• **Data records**
[start]

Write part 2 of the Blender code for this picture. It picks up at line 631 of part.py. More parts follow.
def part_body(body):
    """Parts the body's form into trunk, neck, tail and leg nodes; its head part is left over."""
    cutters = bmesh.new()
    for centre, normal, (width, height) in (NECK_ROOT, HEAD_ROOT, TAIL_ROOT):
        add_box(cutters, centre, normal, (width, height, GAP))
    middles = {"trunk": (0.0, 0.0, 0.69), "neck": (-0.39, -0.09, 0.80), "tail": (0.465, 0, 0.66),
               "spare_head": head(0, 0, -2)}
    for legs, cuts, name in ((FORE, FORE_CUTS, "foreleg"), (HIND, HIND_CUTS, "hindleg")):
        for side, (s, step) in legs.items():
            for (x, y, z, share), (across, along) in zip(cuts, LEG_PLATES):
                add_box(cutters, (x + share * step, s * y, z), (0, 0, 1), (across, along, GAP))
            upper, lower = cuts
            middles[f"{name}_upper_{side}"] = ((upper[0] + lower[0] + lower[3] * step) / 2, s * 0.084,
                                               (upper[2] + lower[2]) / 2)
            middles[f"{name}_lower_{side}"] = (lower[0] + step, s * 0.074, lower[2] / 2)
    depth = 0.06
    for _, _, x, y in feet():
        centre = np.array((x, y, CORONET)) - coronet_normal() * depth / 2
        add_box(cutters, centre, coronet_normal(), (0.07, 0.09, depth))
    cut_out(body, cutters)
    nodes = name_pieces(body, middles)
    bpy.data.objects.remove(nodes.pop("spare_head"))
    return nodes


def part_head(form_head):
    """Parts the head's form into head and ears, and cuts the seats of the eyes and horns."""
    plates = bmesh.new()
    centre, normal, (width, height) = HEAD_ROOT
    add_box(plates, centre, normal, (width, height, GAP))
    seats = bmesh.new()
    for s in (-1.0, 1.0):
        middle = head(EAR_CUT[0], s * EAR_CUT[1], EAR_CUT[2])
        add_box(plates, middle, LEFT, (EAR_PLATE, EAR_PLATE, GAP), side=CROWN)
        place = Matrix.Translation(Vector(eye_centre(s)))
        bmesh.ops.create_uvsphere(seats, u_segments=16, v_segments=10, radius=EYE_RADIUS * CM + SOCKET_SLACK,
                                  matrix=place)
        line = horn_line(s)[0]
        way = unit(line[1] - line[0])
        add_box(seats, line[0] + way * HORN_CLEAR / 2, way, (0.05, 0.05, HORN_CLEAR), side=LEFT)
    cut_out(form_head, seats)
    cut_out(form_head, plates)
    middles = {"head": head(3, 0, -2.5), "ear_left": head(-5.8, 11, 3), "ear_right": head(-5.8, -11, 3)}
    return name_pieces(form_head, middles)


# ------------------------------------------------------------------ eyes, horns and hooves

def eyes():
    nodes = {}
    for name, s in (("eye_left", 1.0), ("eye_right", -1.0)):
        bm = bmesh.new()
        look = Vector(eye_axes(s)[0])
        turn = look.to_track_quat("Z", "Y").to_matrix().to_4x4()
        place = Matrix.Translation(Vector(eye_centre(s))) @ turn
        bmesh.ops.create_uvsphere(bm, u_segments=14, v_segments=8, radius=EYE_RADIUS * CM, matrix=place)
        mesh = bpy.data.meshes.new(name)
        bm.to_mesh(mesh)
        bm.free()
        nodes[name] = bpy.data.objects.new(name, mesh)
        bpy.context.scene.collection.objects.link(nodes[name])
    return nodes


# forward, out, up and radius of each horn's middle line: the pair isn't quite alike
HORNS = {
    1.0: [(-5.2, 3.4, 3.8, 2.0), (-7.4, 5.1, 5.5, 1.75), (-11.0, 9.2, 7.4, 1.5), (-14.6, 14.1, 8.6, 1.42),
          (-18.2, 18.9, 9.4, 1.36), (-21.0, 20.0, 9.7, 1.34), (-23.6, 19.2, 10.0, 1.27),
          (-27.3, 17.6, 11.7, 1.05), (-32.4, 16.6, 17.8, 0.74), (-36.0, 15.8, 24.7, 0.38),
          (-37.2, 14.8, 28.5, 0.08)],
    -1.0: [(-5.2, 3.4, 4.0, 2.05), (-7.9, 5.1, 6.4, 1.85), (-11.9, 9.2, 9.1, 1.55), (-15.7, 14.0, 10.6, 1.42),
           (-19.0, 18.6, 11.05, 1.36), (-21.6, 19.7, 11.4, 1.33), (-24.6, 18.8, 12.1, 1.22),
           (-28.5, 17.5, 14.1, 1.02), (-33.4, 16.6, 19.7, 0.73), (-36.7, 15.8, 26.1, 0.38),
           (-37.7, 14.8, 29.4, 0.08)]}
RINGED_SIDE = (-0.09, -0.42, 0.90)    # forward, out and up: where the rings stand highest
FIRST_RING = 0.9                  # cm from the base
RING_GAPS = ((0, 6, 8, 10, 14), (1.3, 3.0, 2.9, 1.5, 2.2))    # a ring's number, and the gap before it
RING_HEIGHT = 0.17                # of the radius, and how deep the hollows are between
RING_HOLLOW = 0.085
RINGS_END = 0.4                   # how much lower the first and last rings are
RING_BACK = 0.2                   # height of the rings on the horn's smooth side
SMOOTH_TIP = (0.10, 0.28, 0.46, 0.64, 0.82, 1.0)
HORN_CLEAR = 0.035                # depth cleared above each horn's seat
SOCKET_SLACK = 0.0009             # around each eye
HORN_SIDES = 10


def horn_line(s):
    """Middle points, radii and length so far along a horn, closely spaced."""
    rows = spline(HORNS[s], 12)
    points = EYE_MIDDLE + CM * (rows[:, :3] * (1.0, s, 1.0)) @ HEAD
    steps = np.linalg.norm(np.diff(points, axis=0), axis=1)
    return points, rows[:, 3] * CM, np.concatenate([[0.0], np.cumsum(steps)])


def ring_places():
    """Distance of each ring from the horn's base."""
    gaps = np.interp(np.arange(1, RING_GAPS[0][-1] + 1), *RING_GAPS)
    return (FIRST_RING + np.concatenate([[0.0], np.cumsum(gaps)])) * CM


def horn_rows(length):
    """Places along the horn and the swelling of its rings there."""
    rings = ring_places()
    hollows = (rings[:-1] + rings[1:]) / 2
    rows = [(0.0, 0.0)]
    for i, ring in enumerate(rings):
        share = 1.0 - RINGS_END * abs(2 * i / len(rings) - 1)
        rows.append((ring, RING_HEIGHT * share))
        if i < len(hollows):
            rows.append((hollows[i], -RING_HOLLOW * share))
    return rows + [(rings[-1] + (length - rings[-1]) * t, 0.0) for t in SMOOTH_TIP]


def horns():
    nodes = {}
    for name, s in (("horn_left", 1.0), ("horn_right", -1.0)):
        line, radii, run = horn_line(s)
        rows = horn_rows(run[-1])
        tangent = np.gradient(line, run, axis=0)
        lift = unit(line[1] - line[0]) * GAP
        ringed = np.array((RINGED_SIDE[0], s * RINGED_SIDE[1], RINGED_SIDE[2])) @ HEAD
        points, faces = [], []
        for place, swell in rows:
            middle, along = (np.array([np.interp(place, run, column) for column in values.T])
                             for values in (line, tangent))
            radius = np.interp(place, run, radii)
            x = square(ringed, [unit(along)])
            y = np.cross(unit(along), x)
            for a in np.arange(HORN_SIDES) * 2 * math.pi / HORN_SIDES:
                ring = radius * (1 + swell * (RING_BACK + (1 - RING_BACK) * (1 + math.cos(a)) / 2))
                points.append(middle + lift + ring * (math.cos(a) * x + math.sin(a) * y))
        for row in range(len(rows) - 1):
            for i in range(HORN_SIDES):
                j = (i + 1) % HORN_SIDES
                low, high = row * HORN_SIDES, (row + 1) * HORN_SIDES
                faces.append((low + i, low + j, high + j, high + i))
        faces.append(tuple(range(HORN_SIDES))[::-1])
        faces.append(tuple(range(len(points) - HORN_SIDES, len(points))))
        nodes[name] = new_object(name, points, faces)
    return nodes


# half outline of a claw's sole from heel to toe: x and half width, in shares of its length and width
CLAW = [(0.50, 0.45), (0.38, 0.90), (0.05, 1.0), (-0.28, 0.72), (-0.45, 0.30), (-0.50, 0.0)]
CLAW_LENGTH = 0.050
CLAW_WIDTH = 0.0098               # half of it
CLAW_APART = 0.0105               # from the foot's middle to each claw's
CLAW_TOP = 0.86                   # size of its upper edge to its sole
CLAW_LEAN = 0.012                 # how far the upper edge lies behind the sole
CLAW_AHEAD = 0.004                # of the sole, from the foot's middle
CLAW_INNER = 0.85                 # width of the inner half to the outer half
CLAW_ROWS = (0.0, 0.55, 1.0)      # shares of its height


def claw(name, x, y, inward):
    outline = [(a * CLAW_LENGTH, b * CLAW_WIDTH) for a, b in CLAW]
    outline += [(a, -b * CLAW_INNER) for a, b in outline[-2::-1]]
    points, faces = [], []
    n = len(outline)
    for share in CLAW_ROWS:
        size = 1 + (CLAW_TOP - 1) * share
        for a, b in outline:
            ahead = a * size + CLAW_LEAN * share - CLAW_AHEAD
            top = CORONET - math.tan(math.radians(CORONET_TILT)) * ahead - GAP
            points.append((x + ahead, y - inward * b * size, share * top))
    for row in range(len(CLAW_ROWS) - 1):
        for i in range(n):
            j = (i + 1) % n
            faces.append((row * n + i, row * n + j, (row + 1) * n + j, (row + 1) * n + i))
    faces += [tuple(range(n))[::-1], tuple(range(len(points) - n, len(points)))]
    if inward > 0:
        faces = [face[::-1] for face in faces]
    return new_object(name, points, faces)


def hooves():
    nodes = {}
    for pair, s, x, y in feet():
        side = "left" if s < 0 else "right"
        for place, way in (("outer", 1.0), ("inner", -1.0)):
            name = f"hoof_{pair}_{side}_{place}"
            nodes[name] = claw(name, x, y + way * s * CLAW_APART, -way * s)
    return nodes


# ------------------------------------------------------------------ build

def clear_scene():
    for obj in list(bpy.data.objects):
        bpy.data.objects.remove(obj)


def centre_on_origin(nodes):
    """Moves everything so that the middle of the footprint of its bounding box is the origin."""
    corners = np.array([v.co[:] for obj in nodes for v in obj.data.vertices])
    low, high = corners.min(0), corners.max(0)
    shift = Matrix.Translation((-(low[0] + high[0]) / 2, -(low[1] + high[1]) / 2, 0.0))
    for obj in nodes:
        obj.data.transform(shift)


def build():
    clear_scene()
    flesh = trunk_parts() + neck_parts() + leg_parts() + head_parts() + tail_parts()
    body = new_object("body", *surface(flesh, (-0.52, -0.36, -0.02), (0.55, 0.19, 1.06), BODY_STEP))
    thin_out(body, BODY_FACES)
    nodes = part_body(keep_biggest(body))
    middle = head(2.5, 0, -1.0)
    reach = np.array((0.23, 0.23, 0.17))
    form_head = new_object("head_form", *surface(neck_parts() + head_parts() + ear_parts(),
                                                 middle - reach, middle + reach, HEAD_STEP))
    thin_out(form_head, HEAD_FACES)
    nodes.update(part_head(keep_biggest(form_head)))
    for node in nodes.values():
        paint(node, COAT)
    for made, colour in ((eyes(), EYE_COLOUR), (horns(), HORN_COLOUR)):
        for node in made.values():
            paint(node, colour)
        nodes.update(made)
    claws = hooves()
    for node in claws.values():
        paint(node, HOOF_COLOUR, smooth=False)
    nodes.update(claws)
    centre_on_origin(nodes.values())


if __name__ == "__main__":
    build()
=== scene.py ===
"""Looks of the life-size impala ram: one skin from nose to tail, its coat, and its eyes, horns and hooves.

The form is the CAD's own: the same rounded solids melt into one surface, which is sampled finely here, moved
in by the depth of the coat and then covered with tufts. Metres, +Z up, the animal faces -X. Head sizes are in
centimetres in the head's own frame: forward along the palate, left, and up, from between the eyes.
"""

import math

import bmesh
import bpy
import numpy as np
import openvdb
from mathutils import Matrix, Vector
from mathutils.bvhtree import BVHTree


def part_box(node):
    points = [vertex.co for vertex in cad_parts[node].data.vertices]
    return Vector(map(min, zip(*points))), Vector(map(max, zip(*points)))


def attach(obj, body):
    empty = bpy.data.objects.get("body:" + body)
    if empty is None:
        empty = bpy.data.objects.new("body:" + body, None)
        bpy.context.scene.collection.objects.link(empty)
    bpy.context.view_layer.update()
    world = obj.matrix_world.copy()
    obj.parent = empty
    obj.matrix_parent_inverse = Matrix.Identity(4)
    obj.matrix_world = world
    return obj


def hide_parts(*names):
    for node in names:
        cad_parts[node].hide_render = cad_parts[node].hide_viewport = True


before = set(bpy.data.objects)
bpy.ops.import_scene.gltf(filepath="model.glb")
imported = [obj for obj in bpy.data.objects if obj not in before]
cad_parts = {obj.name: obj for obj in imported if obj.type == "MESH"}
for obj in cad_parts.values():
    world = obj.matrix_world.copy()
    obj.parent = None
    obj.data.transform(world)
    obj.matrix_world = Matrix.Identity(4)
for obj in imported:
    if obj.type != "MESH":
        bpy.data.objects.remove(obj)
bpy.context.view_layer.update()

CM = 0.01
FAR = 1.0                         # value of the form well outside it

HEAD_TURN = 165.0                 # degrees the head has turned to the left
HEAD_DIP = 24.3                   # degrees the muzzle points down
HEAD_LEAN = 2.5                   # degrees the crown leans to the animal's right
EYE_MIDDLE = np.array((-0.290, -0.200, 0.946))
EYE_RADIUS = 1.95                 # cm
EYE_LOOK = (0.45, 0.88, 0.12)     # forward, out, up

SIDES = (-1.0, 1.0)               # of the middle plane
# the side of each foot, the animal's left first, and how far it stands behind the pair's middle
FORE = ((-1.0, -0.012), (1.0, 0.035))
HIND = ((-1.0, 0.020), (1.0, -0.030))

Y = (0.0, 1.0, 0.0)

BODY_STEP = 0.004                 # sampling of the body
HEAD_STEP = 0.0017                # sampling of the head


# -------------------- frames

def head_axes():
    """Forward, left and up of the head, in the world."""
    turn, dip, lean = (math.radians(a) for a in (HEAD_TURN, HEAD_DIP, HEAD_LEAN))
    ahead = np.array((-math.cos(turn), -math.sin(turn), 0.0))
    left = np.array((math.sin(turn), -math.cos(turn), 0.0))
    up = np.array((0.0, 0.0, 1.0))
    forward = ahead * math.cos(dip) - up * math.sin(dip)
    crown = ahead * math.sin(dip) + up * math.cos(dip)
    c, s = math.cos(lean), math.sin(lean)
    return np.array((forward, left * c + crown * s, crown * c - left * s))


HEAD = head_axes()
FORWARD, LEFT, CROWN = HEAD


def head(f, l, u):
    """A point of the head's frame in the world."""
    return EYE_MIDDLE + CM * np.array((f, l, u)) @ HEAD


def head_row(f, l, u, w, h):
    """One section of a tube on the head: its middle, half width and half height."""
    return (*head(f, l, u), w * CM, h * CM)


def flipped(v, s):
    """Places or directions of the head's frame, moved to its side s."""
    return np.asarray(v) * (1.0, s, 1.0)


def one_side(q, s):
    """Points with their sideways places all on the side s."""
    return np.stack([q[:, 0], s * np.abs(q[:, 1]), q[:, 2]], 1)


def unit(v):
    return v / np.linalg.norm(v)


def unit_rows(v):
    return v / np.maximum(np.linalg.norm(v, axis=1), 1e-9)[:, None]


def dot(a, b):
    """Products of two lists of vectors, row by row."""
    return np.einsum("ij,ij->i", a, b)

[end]
[start]

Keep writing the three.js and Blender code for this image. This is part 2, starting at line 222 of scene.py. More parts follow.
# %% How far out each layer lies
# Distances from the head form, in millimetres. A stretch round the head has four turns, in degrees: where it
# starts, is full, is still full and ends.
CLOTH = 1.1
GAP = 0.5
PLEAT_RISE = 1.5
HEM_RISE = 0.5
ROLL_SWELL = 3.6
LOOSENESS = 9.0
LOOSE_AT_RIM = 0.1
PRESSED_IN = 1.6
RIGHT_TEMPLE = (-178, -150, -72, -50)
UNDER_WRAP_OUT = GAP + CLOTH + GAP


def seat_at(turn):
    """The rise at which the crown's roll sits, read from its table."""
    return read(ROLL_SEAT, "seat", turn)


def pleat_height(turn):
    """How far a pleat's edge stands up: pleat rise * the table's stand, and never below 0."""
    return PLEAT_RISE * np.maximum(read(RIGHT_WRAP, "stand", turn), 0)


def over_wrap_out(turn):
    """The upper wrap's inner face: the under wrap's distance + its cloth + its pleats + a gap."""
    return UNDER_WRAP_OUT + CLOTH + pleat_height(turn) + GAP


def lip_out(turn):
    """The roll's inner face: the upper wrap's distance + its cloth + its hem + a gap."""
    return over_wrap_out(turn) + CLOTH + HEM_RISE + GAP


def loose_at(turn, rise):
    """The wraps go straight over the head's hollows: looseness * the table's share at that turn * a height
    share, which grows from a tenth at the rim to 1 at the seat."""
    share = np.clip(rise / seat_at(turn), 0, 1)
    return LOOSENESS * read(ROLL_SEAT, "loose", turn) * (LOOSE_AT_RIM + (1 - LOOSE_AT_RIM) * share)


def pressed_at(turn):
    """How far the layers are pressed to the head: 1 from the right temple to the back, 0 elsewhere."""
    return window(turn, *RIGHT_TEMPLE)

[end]

• **BRIEF**
Exactly the lines from the line that has "obj.data.transform(world)" through the line that has "return v / np.maximum(np.linalg.norm(v, axis=1), 1e-9)[:, None]" are to be repeated, both included, with nothing added.

• **TASK SOLUTION**
    obj.data.transform(world)
    obj.matrix_world = Matrix.Identity(4)
for obj in imported:
    if obj.type != "MESH":
        bpy.data.objects.remove(obj)
bpy.context.view_layer.update()

CM = 0.01
FAR = 1.0                         # value of the form well outside it

HEAD_TURN = 165.0                 # degrees the head has turned to the left
HEAD_DIP = 24.3                   # degrees the muzzle points down
HEAD_LEAN = 2.5                   # degrees the crown leans to the animal's right
EYE_MIDDLE = np.array((-0.290, -0.200, 0.946))
EYE_RADIUS = 1.95                 # cm
EYE_LOOK = (0.45, 0.88, 0.12)     # forward, out, up

SIDES = (-1.0, 1.0)               # of the middle plane
# the side of each foot, the animal's left first, and how far it stands behind the pair's middle
FORE = ((-1.0, -0.012), (1.0, 0.035))
HIND = ((-1.0, 0.020), (1.0, -0.030))

Y = (0.0, 1.0, 0.0)

BODY_STEP = 0.004                 # sampling of the body
HEAD_STEP = 0.0017                # sampling of the head


# -------------------- frames

def head_axes():
    """Forward, left and up of the head, in the world."""
    turn, dip, lean = (math.radians(a) for a in (HEAD_TURN, HEAD_DIP, HEAD_LEAN))
    ahead = np.array((-math.cos(turn), -math.sin(turn), 0.0))
    left = np.array((math.sin(turn), -math.cos(turn), 0.0))
    up = np.array((0.0, 0.0, 1.0))
    forward = ahead * math.cos(dip) - up * math.sin(dip)
    crown = ahead * math.sin(dip) + up * math.cos(dip)
    c, s = math.cos(lean), math.sin(lean)
    return np.array((forward, left * c + crown * s, crown * c - left * s))


HEAD = head_axes()
FORWARD, LEFT, CROWN = HEAD


def head(f, l, u):
    """A point of the head's frame in the world."""
    return EYE_MIDDLE + CM * np.array((f, l, u)) @ HEAD


def head_row(f, l, u, w, h):
    """One section of a tube on the head: its middle, half width and half height."""
    return (*head(f, l, u), w * CM, h * CM)


def flipped(v, s):
    """Places or directions of the head's frame, moved to its side s."""
    return np.asarray(v) * (1.0, s, 1.0)


def one_side(q, s):
    """Points with their sideways places all on the side s."""
    return np.stack([q[:, 0], s * np.abs(q[:, 1]), q[:, 2]], 1)


def unit(v):
    return v / np.linalg.norm(v)


def unit_rows(v):
    return v / np.maximum(np.linalg.norm(v, axis=1), 1e-9)[:, None]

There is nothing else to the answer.